Item 11. If the Registrant contracts with an outside service company to perform the functions of a transfer agent in the Registrant's name, the outside service company must also be a Registered Transfer Agent. In this arrangement, the outside service company is often known as a "private label" transfer agent. Refer the definition of a transfer agent in Item A.7. on page 1 for examples of transfer agent functions. Any private label transfer agent(s) used by the Registrant are to be listed in this item. Enter the name of the private label servicer and its ARA-assigned Registered Transfer Agent Number. Do not list any EDP servicers (such as SEI, DST or SunGard), even if they maintain records for transfer agent activities. If additional space is needed to answer this question, photocopy the appropriate page of a blank Form TA-1, and continue such answers thereon.

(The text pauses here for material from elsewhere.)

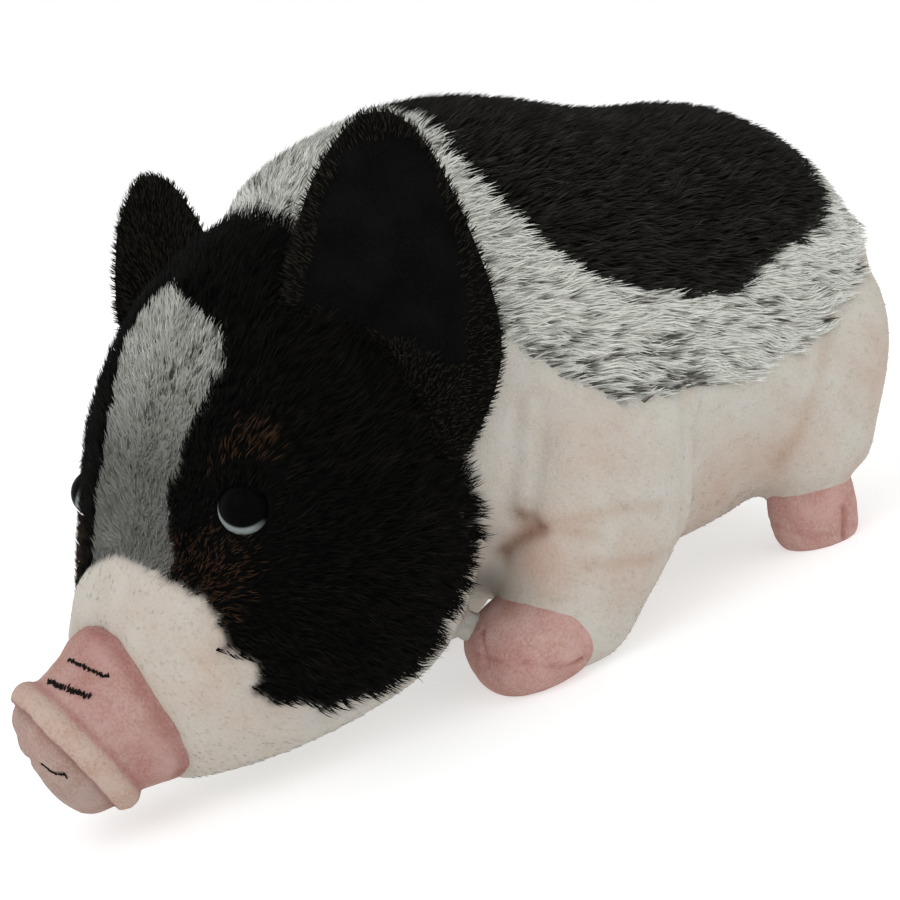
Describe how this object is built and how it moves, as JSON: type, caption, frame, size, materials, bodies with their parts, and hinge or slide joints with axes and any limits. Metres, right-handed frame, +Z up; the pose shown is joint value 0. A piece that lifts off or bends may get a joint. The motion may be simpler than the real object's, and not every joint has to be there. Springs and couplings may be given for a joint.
{
  "type": "plush toy pig",
  "caption": "Stuffed plush toy of a standing pot-bellied pig in black, frosted grey and white plush, with upright ears, a pink suede snout and hooves, and plastic eyes.",
  "frame": {"origin": "middle of the toy's footprint box, on the floor plane under its soles", "axes": "+Z up; the toy faces -Y, with its rump to +Y; its left side is +X"},
  "size_m": [0.1402, 0.2984, 0.1616],
  "materials": {
    "black_plush": "near-black soft pile about 5 mm long",
    "frosted_plush": "black and frosted grey soft pile about 5 mm long",
    "white_plush": "short cream-white pile with a pink-orange tint in the folds",
    "pink_suede": "mottled pink suede cloth, padded",
    "eye_plastic": "glossy black moulded eye"
  },
  "bodies": {
    "root": {"head": "black_plush", "muzzle": "white_plush", "snout": "pink_suede", "snout_pad": "pink_suede", "ear_left": "black_plush", "ear_right": "black_plush", "eye_left": "eye_plastic", "eye_right": "eye_plastic", "neck": "white_plush", "torso": "frosted_plush", "leg_front_left": "white_plush", "leg_front_right": "white_plush", "leg_hind_left": "white_plush", "leg_hind_right": "white_plush", "hoof_front_left": "pink_suede", "hoof_front_right": "pink_suede", "hoof_hind_left": "pink_suede", "hoof_hind_right": "pink_suede", "tail": "white_plush"}
  },
  "joints": []
}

Item 12. If the Registrant performs any "private label" transfer agent servicing for another Registered Transfer Agent (the "Named" Transfer Agent), enter the name of the other Registered Transfer Agent and its ARA-assigned Transfer Agent Number. For an explanation of the term "private label", refer to Item 11. If additional space is needed to answer this question, photocopy the appropriate page of a blank Form TA-1, and continue such answers thereon.
Items 13 through 16.
The name of the individual signing Form TA-1 shall be stated in full (i.e., first name, middle name, and last name). Initials are not acceptable, unless they are part of the individual's legal name. Execution of Form TA-1 and Amendments Thereto. Any officer or director of the Registrant may execute Form TA-1 and any amendments thereto at Item 15 on behalf of the Registrant.
Part III Notice.
Under Sections 17, 17A(c), and 23(a) of the Act and the rules and regulations thereunder, the ARA's are authorized to solicit from applicants for registration as a transfer agent and from registered transfer agents the information required to be supplied by Form TA-1. Disclosure to the ARA of the information requested in Form TA-1 is a prerequisite to the processing of Form TA-1.
The information will be used for the principal purpose of determining whether the ARA should allow an application for registration to become effective or should deny, accelerate, or postpone registration to an applicant.